Both the Z2 Play and OnePlus 5 offer an uncluttered software experience.
As for the OnePlus 5, OxygenOS offers a ton of customization options that let you make the device your own. The best part about the way it is implemented is that you don’t necessarily have to tinker with your phone’s settings if you don’t want to. There are gestures for controlling music playback, waking up the screen, and launching apps, and the OnePlus also features a Reading Mode that makes the screen go grayscale, making it easier to read text.

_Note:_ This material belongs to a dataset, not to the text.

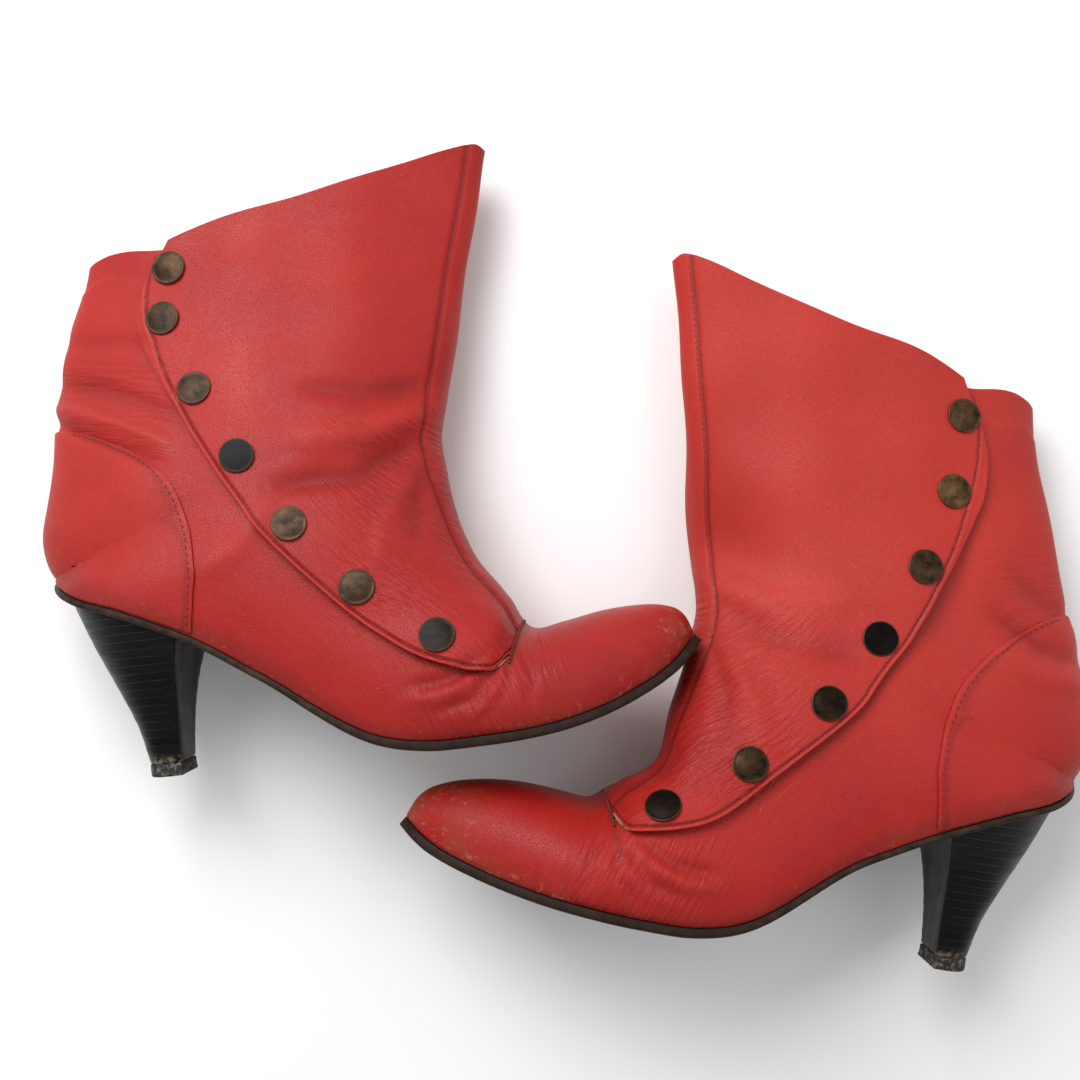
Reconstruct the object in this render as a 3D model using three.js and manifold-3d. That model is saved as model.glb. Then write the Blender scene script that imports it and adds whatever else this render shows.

The only question when it comes to the software is the update situation. OnePlus has rolled out consistent updates to the OnePlus 5 over the last two months, and has committed to releasing Android Oreo within the end of the year for the OnePlus 3/3T. It’s likely the OnePlus 5 will also pick up the update at around the same time.
One of Motorola’s main strengths is its ability to roll out quick updates, but with an ever-growing portfolio of devices under its belt, the company will be straining its engineering resources.
When it comes to camera quality, the 16MP primary shooter on the OnePlus 5 comes out in front. The 12MP camera on the Z2 Play is decent in its own right, but it is outmatched by the OnePlus 5. That’s not even taking into account the fact that the OnePlus 5 has a secondary shooter that acts as a telephoto lens.
Moto Z2 Play on the left, OnePlus 5 on the right.
Overall, Motorola introduced several key changes with the Z2 Play that make it a better device when seen next to its predecessor. The phone no longer has a battery that lasts for two days, but you get a much more premium design and a better camera. However, with a price tag of $499 for the unlocked version, the Z2 Play doesn’t really scream value for money.
That’s what makes the OnePlus 5 so enticing. Even though it retails for $479, the phone manages to offer an experience that’s comparable to devices that cost several hundred dollars more.